◆ **To be done**: Write out exactly the lines from the start of the entries through the one that contains "PAINTED_CAP, 0.25, 0.4)", including both.

▬▬▬▬▬▬

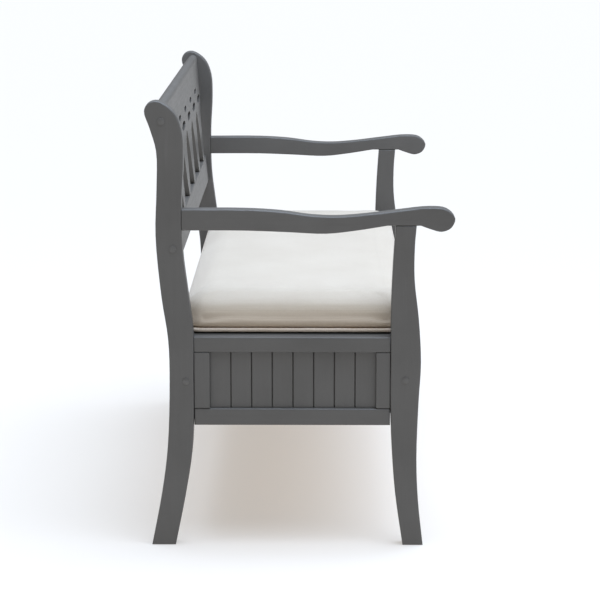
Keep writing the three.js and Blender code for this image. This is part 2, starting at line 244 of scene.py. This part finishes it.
def raw_plywood():
    g = Graph("birch_plywood")
    figure = g.noise(g.place((0.5, 9, 1)), 14, 6, 0.65)
    pores = g.noise(g.place((0.04, 1, 1)), 900, 2)
    colour = g.ramp(figure, [(0.3, BIRCH_DARK), (0.55, BIRCH), (0.8, linear(222, 198, 160))])
    roughness = g.remap(pores, 0.55, 0.75)
    return g.finish(colour, roughness, g.bump(pores, 0.15 * MM, 0.5))


def brushed_steel():
    g = Graph("zinc_steel")
    scratch = g.noise(g.place((0.03, 1, 1)), 2500, 2)
    spangle = g.noise(g.place(), 350, 2)
    colour = g.ramp(spangle, [(0.3, linear(140, 142, 146)), (0.7, STEEL)])
    g.shader.inputs["Metallic"].default_value = 0.95
    return g.finish(colour, g.remap(scratch, 0.25, 0.42), g.bump(scratch, 0.03 * MM, 0.4))


def moulded(name, colour, low, high):
    g = Graph(name)
    grain = g.noise(g.place(), 1800, 2)
    shade = [channel * 0.85 for channel in colour[:3]] + [1]
    return g.finish(
        g.ramp(g.noise(g.place(), 90, 2), [(0.3, shade), (0.7, colour)]),
        g.remap(grain, low, high), g.bump(grain, 0.06 * MM, 0.5))


PAINTS = {axis: painted_wood(axis) for axis in "xyz"}
FABRIC = woven("ivory_fabric", IVORY, IVORY_DARK, 1.2 * MM)
CORD_FABRIC = woven("piping_fabric", PIPING, IVORY_DARK, 0.7 * MM, math.radians(45))
PLYWOOD = raw_plywood()
ZINC = brushed_steel()
BLACK_RUBBER = moulded("black_rubber", RUBBER, 0.7, 0.9)
CAP_PAINT = moulded("painted_cap", PAINTED_CAP, 0.25, 0.4)


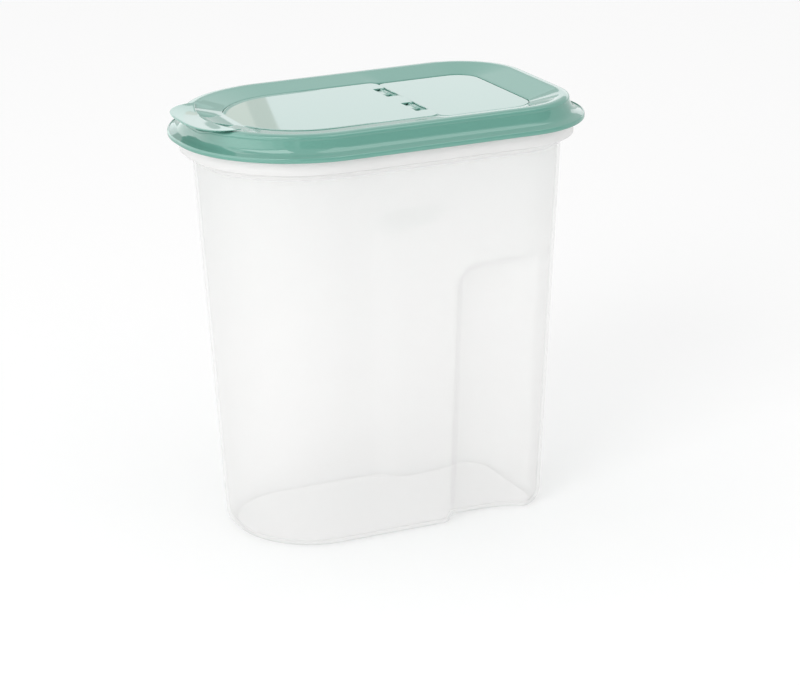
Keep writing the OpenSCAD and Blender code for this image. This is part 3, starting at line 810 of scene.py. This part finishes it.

▬▬▬▬▬▬

◆ **Written solution**:
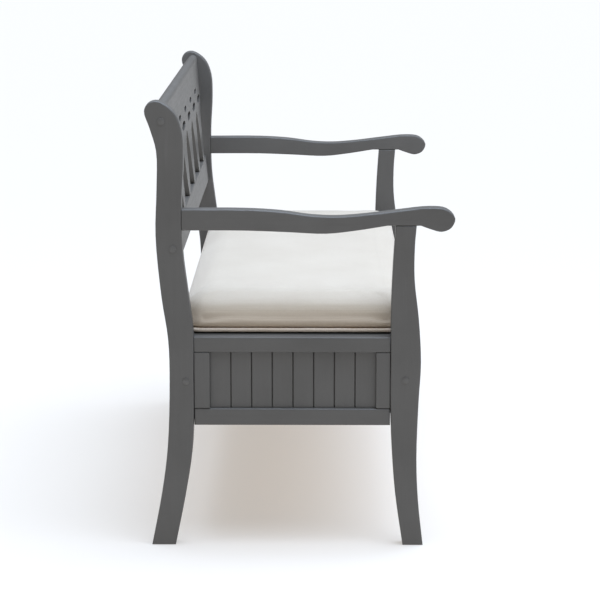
Keep writing the three.js and Blender code for this image. This is part 2, starting at line 244 of scene.py. This part finishes it.
def raw_plywood():
    g = Graph("birch_plywood")
    figure = g.noise(g.place((0.5, 9, 1)), 14, 6, 0.65)
    pores = g.noise(g.place((0.04, 1, 1)), 900, 2)
    colour = g.ramp(figure, [(0.3, BIRCH_DARK), (0.55, BIRCH), (0.8, linear(222, 198, 160))])
    roughness = g.remap(pores, 0.55, 0.75)
    return g.finish(colour, roughness, g.bump(pores, 0.15 * MM, 0.5))


def brushed_steel():
    g = Graph("zinc_steel")
    scratch = g.noise(g.place((0.03, 1, 1)), 2500, 2)
    spangle = g.noise(g.place(), 350, 2)
    colour = g.ramp(spangle, [(0.3, linear(140, 142, 146)), (0.7, STEEL)])
    g.shader.inputs["Metallic"].default_value = 0.95
    return g.finish(colour, g.remap(scratch, 0.25, 0.42), g.bump(scratch, 0.03 * MM, 0.4))


def moulded(name, colour, low, high):
    g = Graph(name)
    grain = g.noise(g.place(), 1800, 2)
    shade = [channel * 0.85 for channel in colour[:3]] + [1]
    return g.finish(
        g.ramp(g.noise(g.place(), 90, 2), [(0.3, shade), (0.7, colour)]),
        g.remap(grain, low, high), g.bump(grain, 0.06 * MM, 0.5))


PAINTS = {axis: painted_wood(axis) for axis in "xyz"}
FABRIC = woven("ivory_fabric", IVORY, IVORY_DARK, 1.2 * MM)
CORD_FABRIC = woven("piping_fabric", PIPING, IVORY_DARK, 0.7 * MM, math.radians(45))
PLYWOOD = raw_plywood()
ZINC = brushed_steel()
BLACK_RUBBER = moulded("black_rubber", RUBBER, 0.7, 0.9)
CAP_PAINT = moulded("painted_cap", PAINTED_CAP, 0.25, 0.4)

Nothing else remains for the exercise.